How does it work out when we import BFO into AfricanWildlifeOntology1.owl? Aside from minor differences (e.g., Death is not a type of Achievement as in DOLCE, but a ProcessBoundary instead, and animals and plants are subtypes of Object), there is a major difference with respect to the object properties (BFO has none). A possible outcome of linking the wildlife ontology to BFO is included in AfricanWildlifeOntology3.owl. To do these last two exercises with DOLCE and BFO in a transparent and reusable way, however, we need a mapping between the two foundational ontologies. Even more so: if there was a proper mapping, only one of the two exercises would have sufficed and the software would have taken care of the mappings between the two. But, alas, such a mapping and implementation is yet to be done.

One could take the development a step further by adding types of part-whole relations [3] so as to be more precise than only a generic part-of relation (e.g., Root is a structural part of some Plant and NatureReserve is located-in some Country) and/or consider a Content Ontology Design Pattern [4], such as being more finicky about names for plants and animals with, perhaps, the Linnaean Taxonomy content pattern or adding some information on the Climatic Zone where the plants and animals live, and so on. (But note that regarding content, one also can take a bottom-up approach to ontology development with resources such as the Environment Ontology or pick and choose from ‘semantified’ Biodiversity Information Standards etc.)

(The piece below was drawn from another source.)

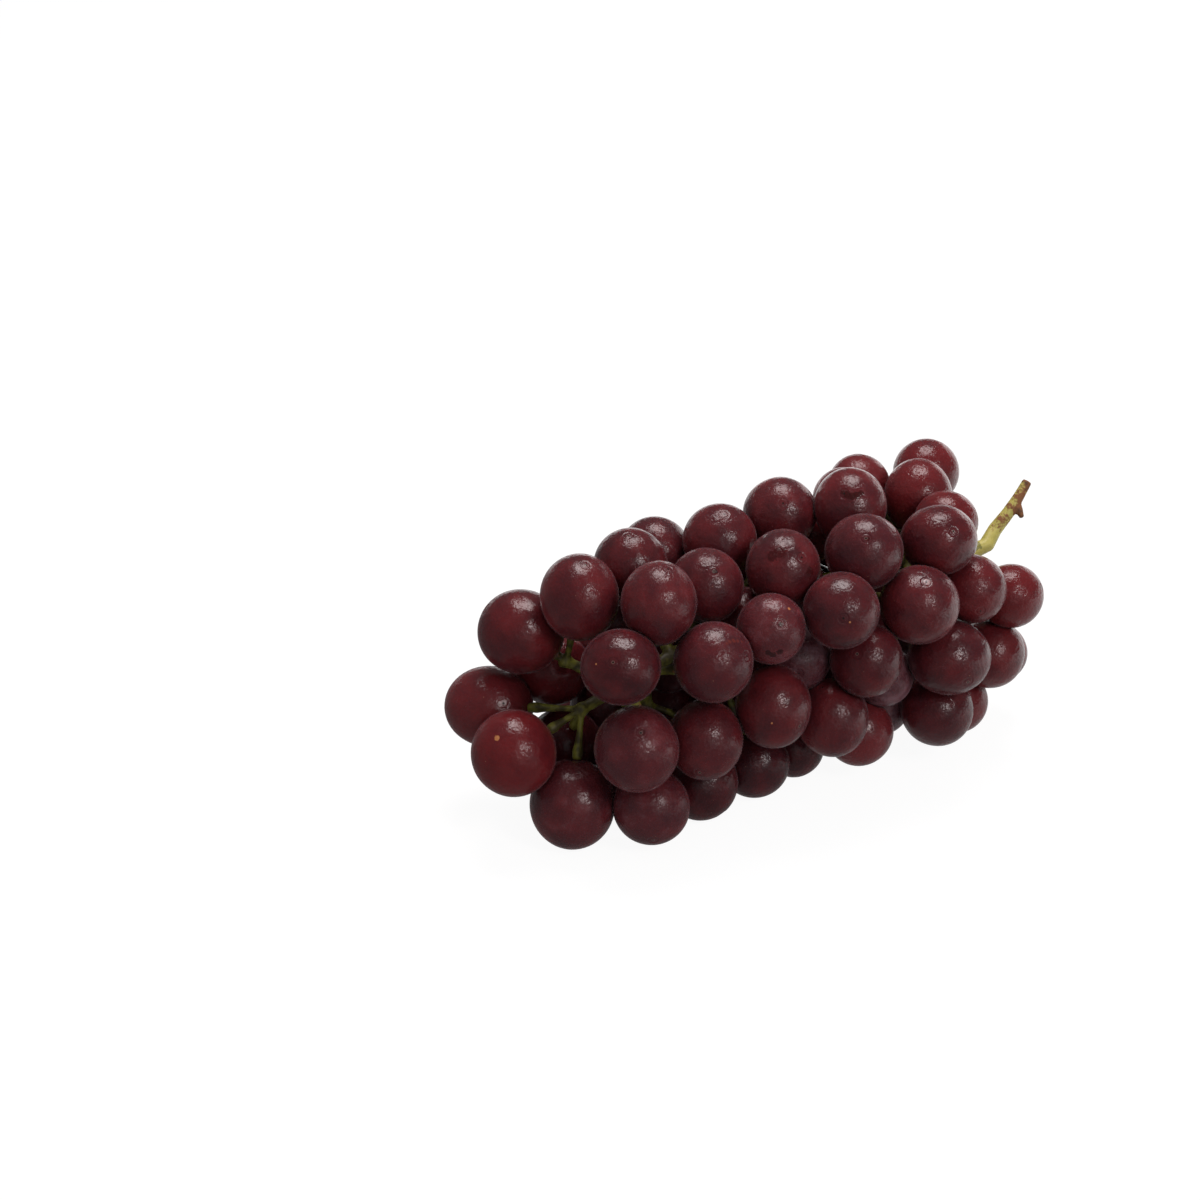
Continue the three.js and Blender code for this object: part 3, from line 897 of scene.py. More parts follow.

[1] Antoniou, G, van Harmelen, F. A Semantic Web Primer. MIT Press, 2003.

[2] Masolo, C., Borgo, S., Gangemi, A., Guarino, N., Oltramari, A. WonderWeb Deliverable D18–Ontology library. WonderWeb. 2003.

[3] Keet, C.M. and Artale, A. Representing and Reasoning over a Taxonomy of Part-Whole Relations. Applied Ontology, IOS Press, 2008, 3(1-2): 91-110.

[4] Presutti, V., Gangemi, A., David, S., de Cea, G. A., Surez-Figueroa, M. C., Montiel-Ponsoda, E., Poveda, M. A library of ontology design patterns: reusable solutions for collaborative design of networked ontologies. NeOn deliverable D2.5.1, Institute of Cognitive Sciences and Technologies (CNR). 2008.